Making the call: when the two-ETF structure is worth adopting
The two-ETF approach is not more sophisticated than a single global fund. It is more intentional. That distinction matters only if you have a view on geographic concentration you want to act on.
This approach suits you if:
- You want explicit control over how much of your international equity exposure sits in the US versus the rest of the world
- You have a view (even a mild one) that the default 60%+ US weighting of global funds is either too high or too low for your situation
- You want the flexibility to adjust your US versus non-US split over time without rebuilding your portfolio from scratch
- You are comfortable managing two holdings and an annual rebalancing check
If none of those describe you, a single global ETF is a perfectly sound alternative, and knowing that is itself a product of thinking through the decision deliberately.
For investors who do want the control, starting with a 60/40 IVV/VEU split mirrors global market-cap weighting and requires minimal ongoing decisions. Both IVV and VEU are available on major Australian brokers and accessible to retail investors. It is a low-friction entry point that you can adjust as your conviction develops.
The investor who reads this guide and decides a single global fund is sufficient for their needs has still gained something. You are now making that choice deliberately rather than by default, which is the actual goal of intentional portfolio construction.
The Product Disclosure Statements for each ETF and licensed financial advice are the appropriate resources for personal investment decisions. Past performance does not guarantee future results.
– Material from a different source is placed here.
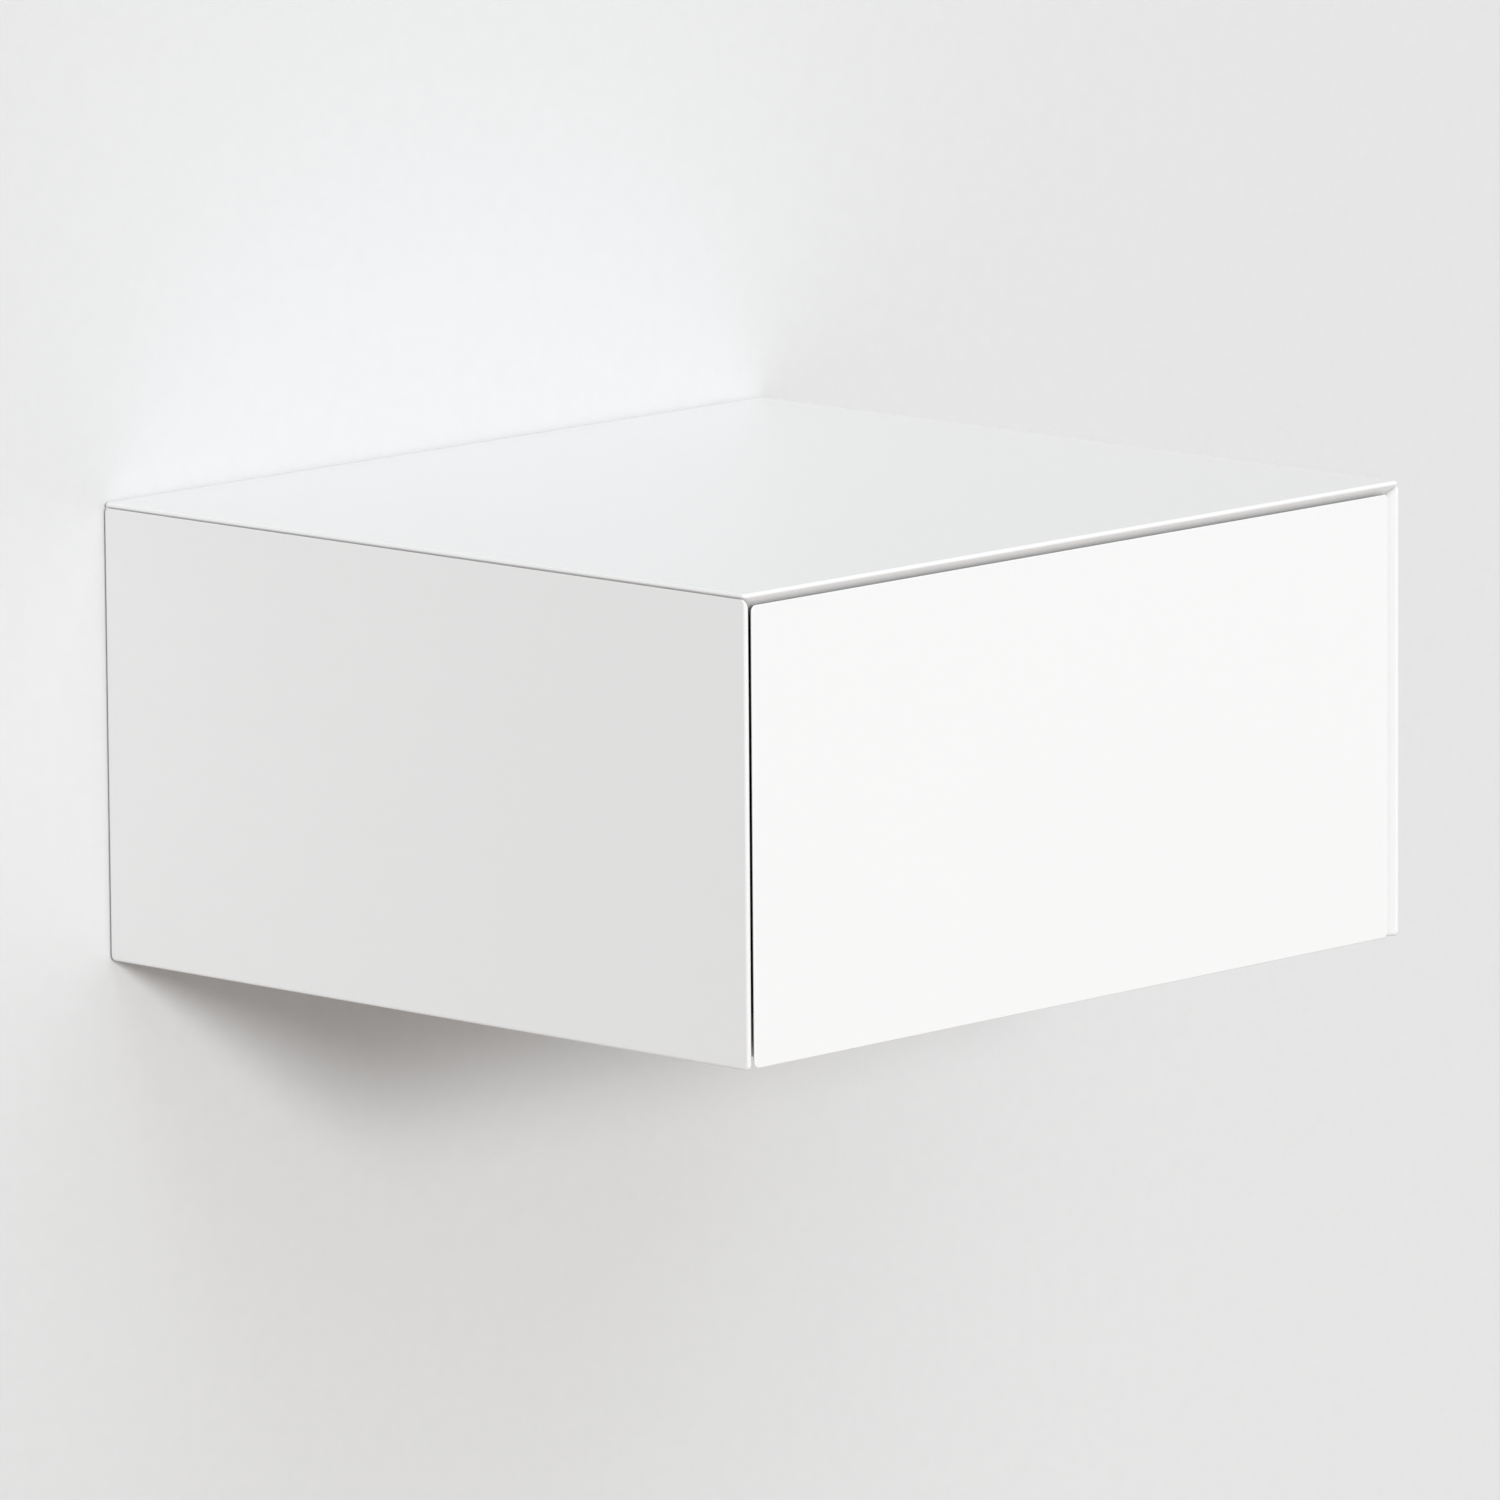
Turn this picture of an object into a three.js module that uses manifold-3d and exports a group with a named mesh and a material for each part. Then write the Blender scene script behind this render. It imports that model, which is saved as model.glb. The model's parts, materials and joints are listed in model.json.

Frequently Asked Questions
What is VEU ETF and what does it hold?
VEU is the Vanguard All-World ex-US Shares Index ETF, which tracks the FTSE All-World ex US Index and holds approximately 3,850 companies across developed and emerging markets outside the United States, including Japan, the UK, China, and India, at a management fee of around 0.04% per annum.
How do I build a global portfolio using ASX ETFs with two funds?
Pair VEU for non-US international exposure with either IVV (S&P 500) or NDQ (Nasdaq-100) for US exposure, then choose your own split, such as 60% IVV and 40% VEU to mirror global market-cap weighting, and rebalance annually by directing new contributions to the underweight fund.
What is the difference between VEU and a single global ETF like VGS?
A single global ETF automatically allocates roughly 60% or more to US equities by market-cap rules, giving you no control over that weighting; VEU deliberately excludes the US, so pairing it with a separate US ETF lets you set the US versus non-US split yourself and adjust it over time.
Are VEU, IVV, and NDQ hedged to Australian dollars?
No, all three ETFs are unhedged on the ASX, meaning AUD fluctuations directly affect the value of your holdings in Australian dollar terms; a weaker AUD amplifies overseas returns, while a stronger AUD reduces them.
How often should I rebalance a VEU and IVV two-ETF portfolio?
An annual rebalancing check is a common cadence; the preferred approach is to direct new contributions toward the underweight ETF first, and only sell holdings to rebalance when drift exceeds a 5-10 percentage point threshold from your target allocation.